Raw data:
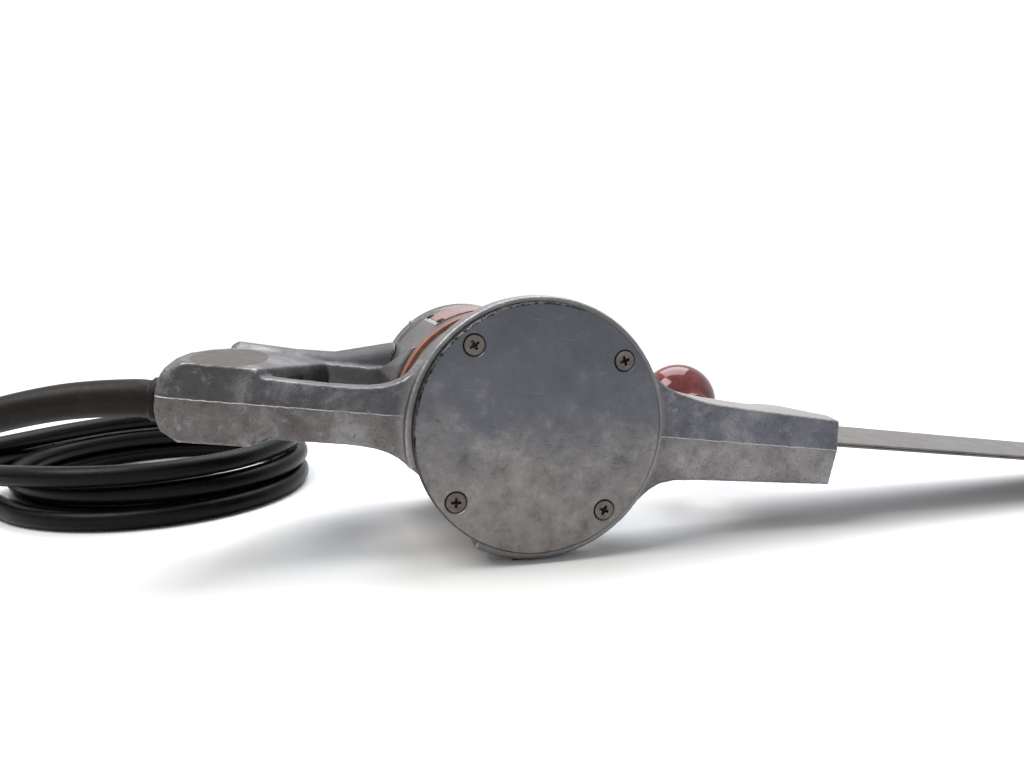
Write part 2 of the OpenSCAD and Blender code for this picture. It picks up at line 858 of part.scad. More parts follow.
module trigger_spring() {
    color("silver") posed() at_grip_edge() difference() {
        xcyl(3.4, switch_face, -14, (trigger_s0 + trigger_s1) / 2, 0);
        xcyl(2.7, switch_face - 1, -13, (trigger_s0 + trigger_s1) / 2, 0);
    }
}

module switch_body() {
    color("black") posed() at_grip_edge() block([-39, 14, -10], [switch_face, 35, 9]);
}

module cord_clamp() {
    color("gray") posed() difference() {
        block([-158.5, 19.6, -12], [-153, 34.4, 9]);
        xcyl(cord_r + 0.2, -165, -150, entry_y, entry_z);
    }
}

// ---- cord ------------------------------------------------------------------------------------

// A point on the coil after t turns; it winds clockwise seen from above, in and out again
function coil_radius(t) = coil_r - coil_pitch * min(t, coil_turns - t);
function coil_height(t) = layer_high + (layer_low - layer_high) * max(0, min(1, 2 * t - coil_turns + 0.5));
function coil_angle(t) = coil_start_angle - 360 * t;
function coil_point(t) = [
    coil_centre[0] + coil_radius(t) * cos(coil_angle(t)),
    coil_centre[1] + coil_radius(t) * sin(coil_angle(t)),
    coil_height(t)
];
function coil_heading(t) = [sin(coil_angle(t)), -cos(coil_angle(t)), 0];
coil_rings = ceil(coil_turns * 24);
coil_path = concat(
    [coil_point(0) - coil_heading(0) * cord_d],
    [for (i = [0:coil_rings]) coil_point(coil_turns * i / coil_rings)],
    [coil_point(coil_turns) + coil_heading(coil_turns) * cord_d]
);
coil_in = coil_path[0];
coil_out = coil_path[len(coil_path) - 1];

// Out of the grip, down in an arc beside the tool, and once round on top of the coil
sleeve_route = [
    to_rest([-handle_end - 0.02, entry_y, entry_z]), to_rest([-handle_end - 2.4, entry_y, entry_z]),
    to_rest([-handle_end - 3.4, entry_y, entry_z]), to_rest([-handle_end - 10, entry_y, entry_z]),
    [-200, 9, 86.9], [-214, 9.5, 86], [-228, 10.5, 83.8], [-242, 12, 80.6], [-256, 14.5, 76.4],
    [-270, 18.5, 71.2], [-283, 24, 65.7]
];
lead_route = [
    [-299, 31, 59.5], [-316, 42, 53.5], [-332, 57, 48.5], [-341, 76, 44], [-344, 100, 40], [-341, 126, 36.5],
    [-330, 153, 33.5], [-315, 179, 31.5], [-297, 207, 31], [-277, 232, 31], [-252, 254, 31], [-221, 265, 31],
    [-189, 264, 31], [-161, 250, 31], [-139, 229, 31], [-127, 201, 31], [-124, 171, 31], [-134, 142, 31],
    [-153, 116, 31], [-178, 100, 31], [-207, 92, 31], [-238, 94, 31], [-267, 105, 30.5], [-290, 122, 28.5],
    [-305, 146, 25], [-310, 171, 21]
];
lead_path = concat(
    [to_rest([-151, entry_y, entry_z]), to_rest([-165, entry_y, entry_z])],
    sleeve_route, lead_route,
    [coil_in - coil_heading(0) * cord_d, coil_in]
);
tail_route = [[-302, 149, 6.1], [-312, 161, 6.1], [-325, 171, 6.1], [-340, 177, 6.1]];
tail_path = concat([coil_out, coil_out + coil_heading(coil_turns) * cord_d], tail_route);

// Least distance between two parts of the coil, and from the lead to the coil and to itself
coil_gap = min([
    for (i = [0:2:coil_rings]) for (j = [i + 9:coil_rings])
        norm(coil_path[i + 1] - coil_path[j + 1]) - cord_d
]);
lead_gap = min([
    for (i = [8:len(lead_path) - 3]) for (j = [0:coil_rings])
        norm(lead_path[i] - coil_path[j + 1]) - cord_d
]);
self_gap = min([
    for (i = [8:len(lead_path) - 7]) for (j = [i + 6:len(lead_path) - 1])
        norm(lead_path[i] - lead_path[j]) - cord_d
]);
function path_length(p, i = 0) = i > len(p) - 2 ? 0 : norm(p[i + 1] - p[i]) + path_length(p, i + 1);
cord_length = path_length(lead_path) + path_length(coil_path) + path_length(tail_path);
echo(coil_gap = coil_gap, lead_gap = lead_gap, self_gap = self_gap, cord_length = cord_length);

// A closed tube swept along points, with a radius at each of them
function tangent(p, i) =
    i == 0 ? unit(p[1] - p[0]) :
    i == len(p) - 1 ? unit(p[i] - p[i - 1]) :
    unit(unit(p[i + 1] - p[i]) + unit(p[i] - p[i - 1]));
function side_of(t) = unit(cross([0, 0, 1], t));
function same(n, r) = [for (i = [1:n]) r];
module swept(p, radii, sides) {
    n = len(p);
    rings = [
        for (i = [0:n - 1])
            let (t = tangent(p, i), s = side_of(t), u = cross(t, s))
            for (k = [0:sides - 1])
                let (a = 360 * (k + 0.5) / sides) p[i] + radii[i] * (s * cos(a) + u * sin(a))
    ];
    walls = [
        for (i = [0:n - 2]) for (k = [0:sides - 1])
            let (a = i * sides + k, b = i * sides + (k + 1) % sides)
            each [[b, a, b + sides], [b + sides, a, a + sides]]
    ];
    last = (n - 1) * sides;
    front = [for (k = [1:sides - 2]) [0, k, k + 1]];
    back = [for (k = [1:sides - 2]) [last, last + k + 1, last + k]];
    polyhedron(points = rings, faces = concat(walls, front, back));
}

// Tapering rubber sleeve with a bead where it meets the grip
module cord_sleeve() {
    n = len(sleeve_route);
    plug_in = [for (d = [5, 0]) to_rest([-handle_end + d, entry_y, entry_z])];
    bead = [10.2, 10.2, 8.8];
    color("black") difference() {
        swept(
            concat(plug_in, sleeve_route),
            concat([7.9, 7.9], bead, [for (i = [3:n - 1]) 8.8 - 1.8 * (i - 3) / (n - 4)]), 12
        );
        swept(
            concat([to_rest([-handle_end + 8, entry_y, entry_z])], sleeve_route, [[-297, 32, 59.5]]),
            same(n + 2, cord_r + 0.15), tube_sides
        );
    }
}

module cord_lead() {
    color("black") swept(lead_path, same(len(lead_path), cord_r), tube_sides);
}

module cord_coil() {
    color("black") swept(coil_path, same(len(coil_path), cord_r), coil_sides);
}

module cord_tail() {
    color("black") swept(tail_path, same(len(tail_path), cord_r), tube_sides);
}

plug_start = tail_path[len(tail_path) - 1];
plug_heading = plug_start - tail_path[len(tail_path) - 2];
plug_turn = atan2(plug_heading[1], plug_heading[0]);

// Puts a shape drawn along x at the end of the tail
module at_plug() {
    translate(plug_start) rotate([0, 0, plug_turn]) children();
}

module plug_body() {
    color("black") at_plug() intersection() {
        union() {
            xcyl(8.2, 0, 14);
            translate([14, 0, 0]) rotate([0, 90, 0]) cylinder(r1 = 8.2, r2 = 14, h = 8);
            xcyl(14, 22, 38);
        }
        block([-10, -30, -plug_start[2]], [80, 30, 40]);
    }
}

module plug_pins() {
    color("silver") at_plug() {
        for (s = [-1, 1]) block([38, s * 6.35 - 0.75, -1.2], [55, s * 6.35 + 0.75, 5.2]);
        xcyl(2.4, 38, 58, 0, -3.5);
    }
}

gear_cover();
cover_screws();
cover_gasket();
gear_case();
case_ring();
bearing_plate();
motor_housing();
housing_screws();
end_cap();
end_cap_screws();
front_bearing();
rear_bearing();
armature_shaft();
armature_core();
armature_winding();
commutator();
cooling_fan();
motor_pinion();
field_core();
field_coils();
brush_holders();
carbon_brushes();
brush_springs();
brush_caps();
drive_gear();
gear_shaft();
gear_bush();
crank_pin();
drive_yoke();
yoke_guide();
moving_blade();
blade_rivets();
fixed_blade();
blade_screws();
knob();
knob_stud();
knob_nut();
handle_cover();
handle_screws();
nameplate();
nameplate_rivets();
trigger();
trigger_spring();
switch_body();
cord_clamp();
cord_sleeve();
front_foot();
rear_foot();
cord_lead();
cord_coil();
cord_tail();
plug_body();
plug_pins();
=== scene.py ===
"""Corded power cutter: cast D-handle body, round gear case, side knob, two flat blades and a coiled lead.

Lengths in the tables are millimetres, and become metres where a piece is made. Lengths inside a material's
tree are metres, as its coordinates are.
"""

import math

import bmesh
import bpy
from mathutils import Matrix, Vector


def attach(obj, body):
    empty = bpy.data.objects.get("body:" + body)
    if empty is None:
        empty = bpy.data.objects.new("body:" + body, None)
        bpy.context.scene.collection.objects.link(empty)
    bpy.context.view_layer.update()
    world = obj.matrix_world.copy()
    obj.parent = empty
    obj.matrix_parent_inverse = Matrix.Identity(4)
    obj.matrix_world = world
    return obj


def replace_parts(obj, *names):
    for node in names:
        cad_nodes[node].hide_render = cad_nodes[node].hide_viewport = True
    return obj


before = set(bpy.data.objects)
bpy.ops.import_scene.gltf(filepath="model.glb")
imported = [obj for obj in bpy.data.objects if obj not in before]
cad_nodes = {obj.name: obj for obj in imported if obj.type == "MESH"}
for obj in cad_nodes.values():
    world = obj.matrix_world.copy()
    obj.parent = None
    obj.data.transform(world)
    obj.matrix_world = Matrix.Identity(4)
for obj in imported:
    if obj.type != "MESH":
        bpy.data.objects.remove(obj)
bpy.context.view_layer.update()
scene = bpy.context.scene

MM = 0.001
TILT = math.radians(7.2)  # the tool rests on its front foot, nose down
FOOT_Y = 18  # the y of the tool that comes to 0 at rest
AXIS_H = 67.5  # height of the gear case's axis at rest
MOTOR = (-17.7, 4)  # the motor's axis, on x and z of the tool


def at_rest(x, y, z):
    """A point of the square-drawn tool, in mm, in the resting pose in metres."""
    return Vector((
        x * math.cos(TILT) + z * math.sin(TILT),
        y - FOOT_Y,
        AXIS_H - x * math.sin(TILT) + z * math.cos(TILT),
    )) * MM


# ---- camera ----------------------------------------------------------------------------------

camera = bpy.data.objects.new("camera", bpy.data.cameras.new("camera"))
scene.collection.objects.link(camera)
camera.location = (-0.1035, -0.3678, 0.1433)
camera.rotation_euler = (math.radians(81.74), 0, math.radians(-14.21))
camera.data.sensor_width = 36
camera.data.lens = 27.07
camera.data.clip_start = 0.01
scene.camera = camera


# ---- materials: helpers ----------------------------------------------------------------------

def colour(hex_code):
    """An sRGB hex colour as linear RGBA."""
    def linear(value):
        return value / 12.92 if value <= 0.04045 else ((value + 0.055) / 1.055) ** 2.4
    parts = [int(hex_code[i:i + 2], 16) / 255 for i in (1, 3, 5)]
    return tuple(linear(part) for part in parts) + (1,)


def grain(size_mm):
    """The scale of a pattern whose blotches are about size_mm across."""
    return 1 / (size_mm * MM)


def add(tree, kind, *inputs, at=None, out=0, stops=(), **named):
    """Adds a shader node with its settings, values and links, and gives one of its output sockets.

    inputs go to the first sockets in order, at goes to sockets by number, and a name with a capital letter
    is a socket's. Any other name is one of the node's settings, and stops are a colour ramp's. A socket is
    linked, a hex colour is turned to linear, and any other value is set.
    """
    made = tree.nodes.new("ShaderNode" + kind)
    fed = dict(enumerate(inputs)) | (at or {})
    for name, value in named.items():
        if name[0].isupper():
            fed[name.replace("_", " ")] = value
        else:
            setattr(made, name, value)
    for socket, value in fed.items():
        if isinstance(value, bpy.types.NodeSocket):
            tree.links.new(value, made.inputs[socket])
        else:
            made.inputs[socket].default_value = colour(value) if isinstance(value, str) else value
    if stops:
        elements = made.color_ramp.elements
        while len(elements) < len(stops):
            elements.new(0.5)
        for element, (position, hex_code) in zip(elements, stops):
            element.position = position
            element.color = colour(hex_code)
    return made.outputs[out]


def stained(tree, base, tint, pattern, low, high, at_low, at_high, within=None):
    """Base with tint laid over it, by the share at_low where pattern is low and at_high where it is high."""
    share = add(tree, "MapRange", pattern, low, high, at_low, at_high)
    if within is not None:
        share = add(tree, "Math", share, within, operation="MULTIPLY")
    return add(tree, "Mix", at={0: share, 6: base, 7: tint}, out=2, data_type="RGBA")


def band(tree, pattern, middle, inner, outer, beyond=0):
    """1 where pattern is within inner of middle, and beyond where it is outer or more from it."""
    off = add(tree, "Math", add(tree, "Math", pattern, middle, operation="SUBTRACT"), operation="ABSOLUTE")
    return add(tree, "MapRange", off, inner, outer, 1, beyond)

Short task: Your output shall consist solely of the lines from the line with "gear_cover();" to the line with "obj.data.transform(world)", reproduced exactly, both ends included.

Exercise output:
gear_cover();
cover_screws();
cover_gasket();
gear_case();
case_ring();
bearing_plate();
motor_housing();
housing_screws();
end_cap();
end_cap_screws();
front_bearing();
rear_bearing();
armature_shaft();
armature_core();
armature_winding();
commutator();
cooling_fan();
motor_pinion();
field_core();
field_coils();
brush_holders();
carbon_brushes();
brush_springs();
brush_caps();
drive_gear();
gear_shaft();
gear_bush();
crank_pin();
drive_yoke();
yoke_guide();
moving_blade();
blade_rivets();
fixed_blade();
blade_screws();
knob();
knob_stud();
knob_nut();
handle_cover();
handle_screws();
nameplate();
nameplate_rivets();
trigger();
trigger_spring();
switch_body();
cord_clamp();
cord_sleeve();
front_foot();
rear_foot();
cord_lead();
cord_coil();
cord_tail();
plug_body();
plug_pins();
=== scene.py ===
"""Corded power cutter: cast D-handle body, round gear case, side knob, two flat blades and a coiled lead.

Lengths in the tables are millimetres, and become metres where a piece is made. Lengths inside a material's
tree are metres, as its coordinates are.
"""

import math

import bmesh
import bpy
from mathutils import Matrix, Vector


def attach(obj, body):
    empty = bpy.data.objects.get("body:" + body)
    if empty is None:
        empty = bpy.data.objects.new("body:" + body, None)
        bpy.context.scene.collection.objects.link(empty)
    bpy.context.view_layer.update()
    world = obj.matrix_world.copy()
    obj.parent = empty
    obj.matrix_parent_inverse = Matrix.Identity(4)
    obj.matrix_world = world
    return obj


def replace_parts(obj, *names):
    for node in names:
        cad_nodes[node].hide_render = cad_nodes[node].hide_viewport = True
    return obj


before = set(bpy.data.objects)
bpy.ops.import_scene.gltf(filepath="model.glb")
imported = [obj for obj in bpy.data.objects if obj not in before]
cad_nodes = {obj.name: obj for obj in imported if obj.type == "MESH"}
for obj in cad_nodes.values():
    world = obj.matrix_world.copy()
    obj.parent = None
    obj.data.transform(world)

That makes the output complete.